If all goes as planned, the shores of northern Greece will become the southern gateway for American natural gas to Europe, where 25% of gas and oil currently comes from Russia, which, of course, is using this dependence as a significant weapon in its geopolitical power games.

Energy ‘hold’

“The better your relations with Russia, the less you pay for energy… This policy has been used so aggressively, and Russia has such a hold over Europe’s energy needs that moves are afoot to blunt its impact,” British geopolitical analyst Tim Marshall writes in “Prisoners of Geography.”

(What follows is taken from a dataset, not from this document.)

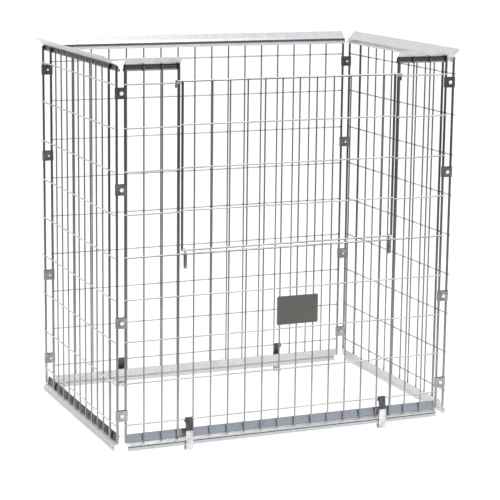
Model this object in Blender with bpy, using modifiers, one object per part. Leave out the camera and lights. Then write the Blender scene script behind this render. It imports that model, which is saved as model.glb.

This Russian energy ‘hold’ over Europe is what the United States is trying to loosen and ultimately break, to its own advantage of course, by pumping its own natural gas into the market and obstructing the construction of two more pipelines carrying Russian gas to the West: Nord Stream 2 via the Baltics to Germany and, now, TurkStream to the Balkans and Central Europe. It is not unlikely that both these projects will suffer the same fate as the Burgas-Alexandroupoli pipeline, which was to bring Russian oil from the Black Sea to the Mediterranean, or South Stream for Russian gas to the Balkans and beyond.

Based on the plan, the abundant American natural gas will be transported in liquefied form on tankers to the coasts of Europe, where terminal stations will be built in Poland and Lithuania to begin with, linking up to pipelines running into the heartland of Europe. Greece ties into this ambitious energy plan via a Southeast Europe terminal in Alexandroupoli and the existing TAP, which brings Azeri gas to the West.

These bonds are strengthened even further by the use of Alexandroupoli port for the passage of military forces and supplies to geostrategically sensitive locations in the Black Sea and the Caucasus, without having to pass the Dardanelles and Bosporus straits.

The US secretary of state’s visit to northern Greece came to underscore this significant interest in this geopolitically sensitive area and to express it far and wide.